During this session, participants heard from Shirley Sagawa, Co-founder, sagawa/jospin consulting; Lisa Bardwell, CEO, Earth Force; Martin Friedman, Executive Director, Education Works; Elson Nash, Acting Director, Learn and Serve America and ICP Program Associate Jean Manney. Through panel presentations and an interactive discussion, participants learned about new developments in federal funding, ICP’s SOS Online Resource Center and the program design and evaluation toolkits we are developing. Panelists and participants discussed the need to engage middle school students in intensive, structured summer service-learning opportunities focused on civic engagement and the importance of connecting summer opportunities to year-round programs.


In addition, ICP Executive Director Susan Stroud moderated the Service as a Strategy for the Green Economy forum addressing how civic innovators are harnessing citizen service as a key strategy for tackling the problems facing our environment. The panel presented strategies from various streams of service and service-learning supporting development of a green economy, contributing to long-term economic growth and positive climate change. Leaders and innovators in the green movement such as Sally Prouty, CEO, The Corps Network; Vivian Chang, Political Director, Green For All; Lisa Bardwell, CEO, Earth Force; and Ray Rivera, Director of External and Intergovernmental Affairs, Office of the Secretary, Department of Interior, participated in an informative discussion.

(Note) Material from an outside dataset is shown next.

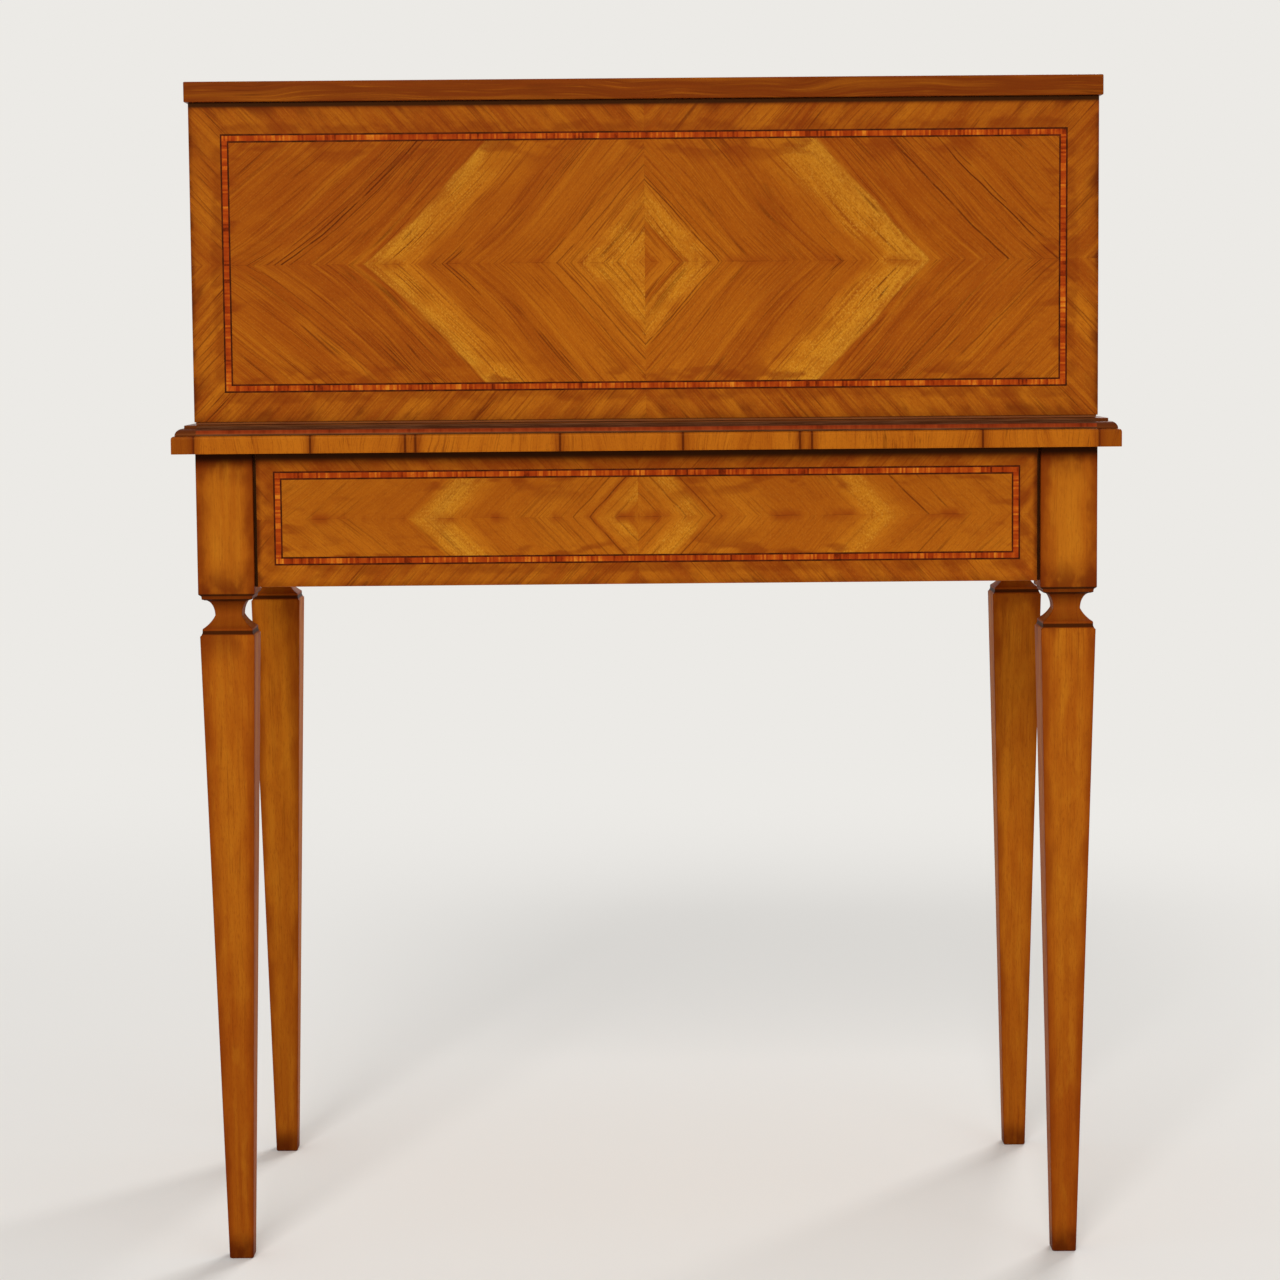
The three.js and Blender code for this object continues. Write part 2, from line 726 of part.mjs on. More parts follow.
// The shelves end in their dados
function shelves() {
  const shelfList = [];
  const bayReach = bayWidth / 2 + dadoDepth - glueGap;
  const bay = [[-bayReach, bayReach], pigeonholeShelfDepth, pigeonholeShelfHeights];
  shelfList.push(board("pigeonhole_shelf", "walnut", bay));
  for (const [name, side] of [["left", -1], ["right", 1]]) {
    const inner = side * (bayOutside - dadoDepth + glueGap);
    const outer = side * (caseInsideWidth + dadoDepth - glueGap);
    const stretches = [span(inner, outer), cupboardShelfDepth, cupboardShelfHeights];
    shelfList.push(board(`${name}_cupboard_shelf`, "lining", stretches));
  }
  return shelfList;
}

// A block under the case's top, behind each door's free edge
function doorStop(name, side) {
  const start = side * (bayOutside + glueGap);
  const doorBack = caseDepth - doorThickness - runningGap;
  const ys = [doorBack - doorStopSide, doorBack];
  const top = caseCeiling - glueGap;
  const xs = span(start, start + side * doorStopLength);
  return board(name, "lining", [xs, ys, [top - doorStopSide, top]]);
}

// One of the two small drawers in the middle bay
function smallDrawer(name, side) {
  const group = new THREE.Group();
  const cellWidth = (bayWidth - dividerThickness) / 2;
  const cellMiddle = (side * (dividerThickness + cellWidth)) / 2;
  const floor = caseFloor + runningGap;
  group.position.set(cellMiddle, smallDrawerFace, floor);
  const halfWidth = cellWidth / 2 - slidingGap;
  const height = pigeonholeFloor - slidingGap - floor;
  const frontStretches = [[-halfWidth, halfWidth], [-smallFrontThickness, 0], [0, height]];
  group.add(board(`${name}_small_drawer_front`, "walnut", frontStretches));
  const boxY = [-smallDrawerDepth, -smallFrontThickness - glueGap];
  const boxHeight = height * smallBoxHeightShare;
  const inside = [
    around(0, 2 * (halfWidth - smallWallThickness)),
    [boxY[0] + smallWallThickness, boxY[1] - smallWallThickness],
    [smallBottomThickness, boxHeight + overrun],
  ];
  const boxStretches = [[-halfWidth, halfWidth], boxY, [0, boxHeight]];
  group.add(board(`${name}_small_drawer_box`, "lining", boxStretches, { cut: [inside] }));
  const knobName = `${name}_small_drawer_knob`;
  group.add(knob(knobName, smallKnobRadius, smallKnobReach, 0, 0, height / 2));
  return group;
}

// The upper case. Its own frame starts at the finished back's face and at the desk top.
function upperCase() {
  const group = new THREE.Group();
  group.position.set(0, -halfFrameDepth, writingHeight);
  const underTop = caseCeiling - glueGap;
  const backX = [-halfFrameWidth, halfFrameWidth];
  group.add(board("case_back_panel", "veneer", [backX, [0, caseBackThickness], [caseLift, underTop]]));
  group.add(caseSide("case_left_side", -1));
  group.add(caseSide("case_right_side", 1));
  const bottomHalf = caseInsideWidth - glueGap;
  const bottomY = [caseInsideBack, smallDrawerFace];
  const bottomZ = [glueGap, caseFloor];
  group.add(board("case_bottom", "walnut", [[-bottomHalf, bottomHalf], bottomY, bottomZ]));
  const topX = widened(backX, caseTopOverhang);
  const topY = widened([0, caseDepth], caseTopOverhang);
  const topZ = [caseCeiling, caseCeiling + caseTopThickness];
  group.add(board("case_top", "edging", [topX, topY, topZ]));
  group.add(partition("left_partition", -1));
  group.add(partition("right_partition", 1));
  group.add(...shelves());
  const dividerX = around(0, dividerThickness);
  const dividerZ = [caseFloor + glueGap, pigeonholeFloor - glueGap];
  group.add(board("small_drawer_divider", "walnut", [dividerX, pigeonholeShelfDepth, dividerZ]));
  group.add(doorStop("left_door_stop", -1));
  group.add(doorStop("right_door_stop", 1));
  group.add(...caseLeaves());
  group.add(door("left", -1));
  group.add(door("right", 1));
  group.add(smallDrawer("left", -1));
  group.add(smallDrawer("right", 1));
  return group;
}

function table() {
  const group = new THREE.Group();
  group.add(...legs());
  group.add(backApron());
  group.add(sideApron("left_apron", -1));
  group.add(sideApron("right_apron", 1));
  group.add(frontRail("front_bottom_rail", apronBottom, bottomRailTop, railTenonHeights[0]));
  group.add(frontRail("front_slide_rail", slideRailBottom, slideRailTop, railTenonHeights[1]));
  const guideTop = bottomRailTop + runnerGuideHeight;
  const slideGuideTop = deskTopUnderside - glueGap;
  for (const [name, side] of [["left", -1], ["right", 1]]) {
    group.add(runner(`drawer_runner_${name}`, side, bottomRailTop, runnerThickness, guideTop));
    group.add(runner(`slide_guide_${name}`, side, slideRailTop, slideRailHeight, slideGuideTop));
  }
  group.add(deskTop());
  group.add(...mouldings());
  return group;
}

const desk = new THREE.Group();
desk.add(table());
desk.add(friezeDrawer());
desk.add(writingSlide());
desk.add(upperCase());

export default desk;
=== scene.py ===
# %% [markdown]
# Dressing a bonheur-du-jour
#
# A bonheur-du-jour is a lady's small writing desk. This one is veneered in walnut, with an
# upper case at the back of its desk top and four square tapered legs. Its solids come with
# their real sizes and joints, and this notebook gives them their surfaces: eased edges,
# matched veneer, inlaid bands, turned brass and green leather. The solids could simply be
# painted, but polished furniture shows its softened edges first. So most pieces are made
# again here, from the solids' own sizes, and each new piece stands in for its solid.

# %% Load the solids
import json
import math

import bmesh
import bpy
from mathutils import Matrix, Vector


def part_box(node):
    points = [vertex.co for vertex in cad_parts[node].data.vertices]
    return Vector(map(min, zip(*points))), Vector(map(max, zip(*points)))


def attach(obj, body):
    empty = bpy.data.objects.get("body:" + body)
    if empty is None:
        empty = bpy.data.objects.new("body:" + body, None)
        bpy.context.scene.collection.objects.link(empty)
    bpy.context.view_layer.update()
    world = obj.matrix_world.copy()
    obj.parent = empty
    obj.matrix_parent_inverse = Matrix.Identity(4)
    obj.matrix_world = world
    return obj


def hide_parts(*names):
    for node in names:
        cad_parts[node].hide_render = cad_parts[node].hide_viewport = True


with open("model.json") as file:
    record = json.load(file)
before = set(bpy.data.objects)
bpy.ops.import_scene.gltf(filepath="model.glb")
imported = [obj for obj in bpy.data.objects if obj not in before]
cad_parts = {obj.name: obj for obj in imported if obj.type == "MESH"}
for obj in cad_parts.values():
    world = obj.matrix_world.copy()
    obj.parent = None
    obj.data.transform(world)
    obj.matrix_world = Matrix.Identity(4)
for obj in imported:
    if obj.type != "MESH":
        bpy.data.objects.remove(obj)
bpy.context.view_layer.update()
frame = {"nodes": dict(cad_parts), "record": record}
MM = 0.001
BODY_OF = {
    node: body
    for body, nodes in frame["record"]["behaviour"]["bodies"].items()
    for node in nodes
}


def solid_corners(node):
    """A solid's lowest and highest corner, in millimetres"""
    low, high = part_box(node)
    return low / MM, high / MM


# %% [markdown]
# The camera
#
# The camera stands where the photographer stood. Its place, turn and focal length were
# worked out from some forty corners and edges of the desk, so the desk falls on the same
# pixels of a square picture. A camera can also be aimed with a Track To constraint, but a
# matrix built from yaw, pitch and roll keeps the slight roll of a hand-held camera.

# %% Place the camera
PICTURE_SIDE = 1280
FOCAL_LENGTH_PIXELS = 3288.37
SENSOR_WIDTH = 36
CAMERA_PLACE = Vector((-10.8, -3186.8, 849.8)) * MM
CAMERA_YAW = 0.0012
CAMERA_PITCH = -0.0933
CAMERA_ROLL = -0.0085


def turned_camera(yaw, pitch, roll):
    """The turn of a camera that looks along +Y when all three angles are zero"""
    ahead = Vector((math.sin(yaw) * math.cos(pitch), math.cos(yaw) * math.cos(pitch), math.sin(pitch)))
    right = Vector((math.cos(yaw), -math.sin(yaw), 0))
    up = right.cross(ahead)
    picture_right = math.cos(roll) * right + math.sin(roll) * up
    picture_up = math.cos(roll) * up - math.sin(roll) * right
    return Matrix((picture_right, picture_up, -ahead)).transposed().to_4x4()


lens = bpy.data.cameras.new("camera")
lens.sensor_width = SENSOR_WIDTH
lens.lens = FOCAL_LENGTH_PIXELS / PICTURE_SIDE * SENSOR_WIDTH
camera = bpy.data.objects.new("camera", lens)
bpy.context.scene.collection.objects.link(camera)
turn = turned_camera(CAMERA_YAW, CAMERA_PITCH, CAMERA_ROLL)
camera.matrix_world = Matrix.Translation(CAMERA_PLACE) @ turn
bpy.context.scene.camera = camera
bpy.context.scene.view_settings.view_transform = "Standard"
print("Focal length:", round(lens.lens, 2), "mm")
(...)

In particular, the session presented green service, through conservation corps, service-learning in K-12 and higher education, national service and Senior Corps, as a positive strategy for building a green economy, providing training and credentialing in new careers and acting a first rung in pathways out of poverty. In addition, the Department of Interior’s new Office of Youth was discussed as it undertakes efforts, in collaboration with the Corps Network, to engage 100,000 young people in the environment.